Information shown:
____

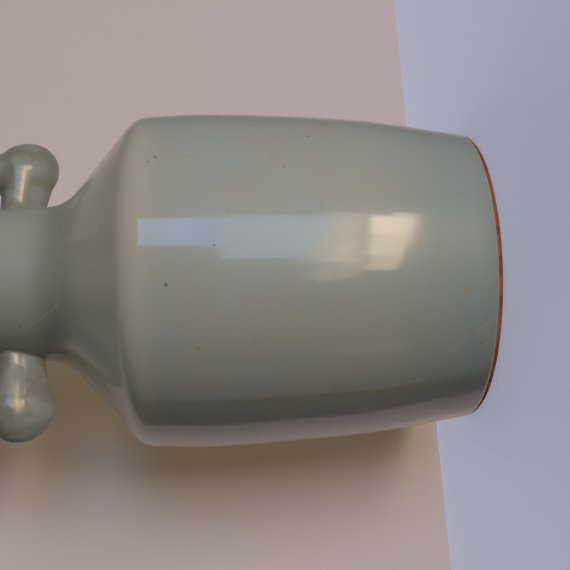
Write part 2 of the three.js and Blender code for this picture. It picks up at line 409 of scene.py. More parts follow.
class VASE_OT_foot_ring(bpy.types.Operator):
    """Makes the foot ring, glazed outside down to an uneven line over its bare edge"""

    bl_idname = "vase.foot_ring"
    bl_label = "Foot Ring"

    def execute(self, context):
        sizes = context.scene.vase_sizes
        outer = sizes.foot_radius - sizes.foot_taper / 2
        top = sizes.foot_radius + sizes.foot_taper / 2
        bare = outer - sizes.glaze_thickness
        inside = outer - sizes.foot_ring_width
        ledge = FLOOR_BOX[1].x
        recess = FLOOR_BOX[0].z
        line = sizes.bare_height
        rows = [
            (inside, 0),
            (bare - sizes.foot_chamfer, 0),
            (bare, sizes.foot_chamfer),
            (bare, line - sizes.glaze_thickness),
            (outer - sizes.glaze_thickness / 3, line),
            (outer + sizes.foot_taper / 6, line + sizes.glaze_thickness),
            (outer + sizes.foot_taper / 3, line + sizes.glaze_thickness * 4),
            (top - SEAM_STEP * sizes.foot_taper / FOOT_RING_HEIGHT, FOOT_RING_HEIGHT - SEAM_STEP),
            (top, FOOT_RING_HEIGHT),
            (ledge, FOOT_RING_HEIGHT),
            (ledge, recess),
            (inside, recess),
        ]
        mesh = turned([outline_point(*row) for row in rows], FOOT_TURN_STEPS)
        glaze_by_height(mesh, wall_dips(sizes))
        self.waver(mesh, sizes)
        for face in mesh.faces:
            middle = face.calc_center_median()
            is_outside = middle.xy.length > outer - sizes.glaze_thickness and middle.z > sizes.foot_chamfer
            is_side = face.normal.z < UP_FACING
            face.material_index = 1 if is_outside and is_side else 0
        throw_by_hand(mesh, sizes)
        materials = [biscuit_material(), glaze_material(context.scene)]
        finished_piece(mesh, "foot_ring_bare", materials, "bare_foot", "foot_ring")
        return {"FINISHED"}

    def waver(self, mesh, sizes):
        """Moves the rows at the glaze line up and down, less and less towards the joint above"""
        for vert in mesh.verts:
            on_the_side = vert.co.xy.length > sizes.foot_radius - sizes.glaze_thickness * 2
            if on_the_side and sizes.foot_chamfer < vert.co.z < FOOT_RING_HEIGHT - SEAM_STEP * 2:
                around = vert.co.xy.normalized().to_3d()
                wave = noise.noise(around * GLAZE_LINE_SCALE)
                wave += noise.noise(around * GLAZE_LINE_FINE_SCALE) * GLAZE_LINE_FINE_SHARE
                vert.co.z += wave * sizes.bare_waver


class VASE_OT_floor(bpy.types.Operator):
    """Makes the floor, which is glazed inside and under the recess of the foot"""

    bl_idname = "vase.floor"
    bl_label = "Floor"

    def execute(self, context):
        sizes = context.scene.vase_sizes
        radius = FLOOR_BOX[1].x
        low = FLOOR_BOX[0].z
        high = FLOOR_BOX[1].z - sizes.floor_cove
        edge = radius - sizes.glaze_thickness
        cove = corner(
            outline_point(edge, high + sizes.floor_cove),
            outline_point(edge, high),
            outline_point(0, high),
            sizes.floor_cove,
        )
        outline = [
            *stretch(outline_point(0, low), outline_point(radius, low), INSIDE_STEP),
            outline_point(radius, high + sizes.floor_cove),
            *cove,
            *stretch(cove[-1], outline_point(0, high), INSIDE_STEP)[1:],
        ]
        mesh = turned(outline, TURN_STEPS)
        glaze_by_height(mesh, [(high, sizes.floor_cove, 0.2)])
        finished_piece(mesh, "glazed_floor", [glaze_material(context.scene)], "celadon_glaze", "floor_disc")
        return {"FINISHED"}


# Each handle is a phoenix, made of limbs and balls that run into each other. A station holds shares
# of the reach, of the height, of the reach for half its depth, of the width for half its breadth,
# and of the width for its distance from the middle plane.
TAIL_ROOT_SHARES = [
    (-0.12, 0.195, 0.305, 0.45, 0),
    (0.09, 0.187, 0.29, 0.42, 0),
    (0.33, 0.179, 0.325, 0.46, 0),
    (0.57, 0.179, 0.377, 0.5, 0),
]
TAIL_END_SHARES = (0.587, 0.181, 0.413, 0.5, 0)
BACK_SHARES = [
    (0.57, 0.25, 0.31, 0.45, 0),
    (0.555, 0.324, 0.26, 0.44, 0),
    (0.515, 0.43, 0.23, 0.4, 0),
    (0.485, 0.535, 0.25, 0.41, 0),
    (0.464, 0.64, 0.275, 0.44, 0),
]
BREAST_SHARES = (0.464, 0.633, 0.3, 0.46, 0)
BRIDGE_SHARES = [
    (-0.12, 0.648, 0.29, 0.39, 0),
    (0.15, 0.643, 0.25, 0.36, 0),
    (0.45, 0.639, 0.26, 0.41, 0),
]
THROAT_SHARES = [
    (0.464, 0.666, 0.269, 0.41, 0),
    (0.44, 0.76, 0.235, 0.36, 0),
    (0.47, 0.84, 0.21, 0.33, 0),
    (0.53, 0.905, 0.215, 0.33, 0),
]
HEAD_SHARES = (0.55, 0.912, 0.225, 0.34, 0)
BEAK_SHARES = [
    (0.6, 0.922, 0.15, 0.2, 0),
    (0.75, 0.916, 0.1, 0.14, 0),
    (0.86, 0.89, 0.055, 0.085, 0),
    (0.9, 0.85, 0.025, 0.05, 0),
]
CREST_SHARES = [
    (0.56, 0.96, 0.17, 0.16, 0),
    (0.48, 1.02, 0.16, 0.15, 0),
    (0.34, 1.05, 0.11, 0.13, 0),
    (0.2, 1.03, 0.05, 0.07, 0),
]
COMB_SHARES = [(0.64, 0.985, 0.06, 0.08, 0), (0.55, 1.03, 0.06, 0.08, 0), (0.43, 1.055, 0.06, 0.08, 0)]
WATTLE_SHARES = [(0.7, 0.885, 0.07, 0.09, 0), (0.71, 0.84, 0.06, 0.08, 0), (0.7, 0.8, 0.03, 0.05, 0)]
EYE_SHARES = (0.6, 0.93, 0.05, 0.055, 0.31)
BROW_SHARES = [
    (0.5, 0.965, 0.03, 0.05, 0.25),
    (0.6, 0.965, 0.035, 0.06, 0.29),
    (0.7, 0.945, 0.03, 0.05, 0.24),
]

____

Requirements:
Go through the material above and copy each line that has the word "scene".

Exercise response:
Write part 2 of the three.js and Blender code for this picture. It picks up at line 409 of scene.py. More parts follow.
        sizes = context.scene.vase_sizes
        materials = [biscuit_material(), glaze_material(context.scene)]
        sizes = context.scene.vase_sizes
        finished_piece(mesh, "glazed_floor", [glaze_material(context.scene)], "celadon_glaze", "floor_disc")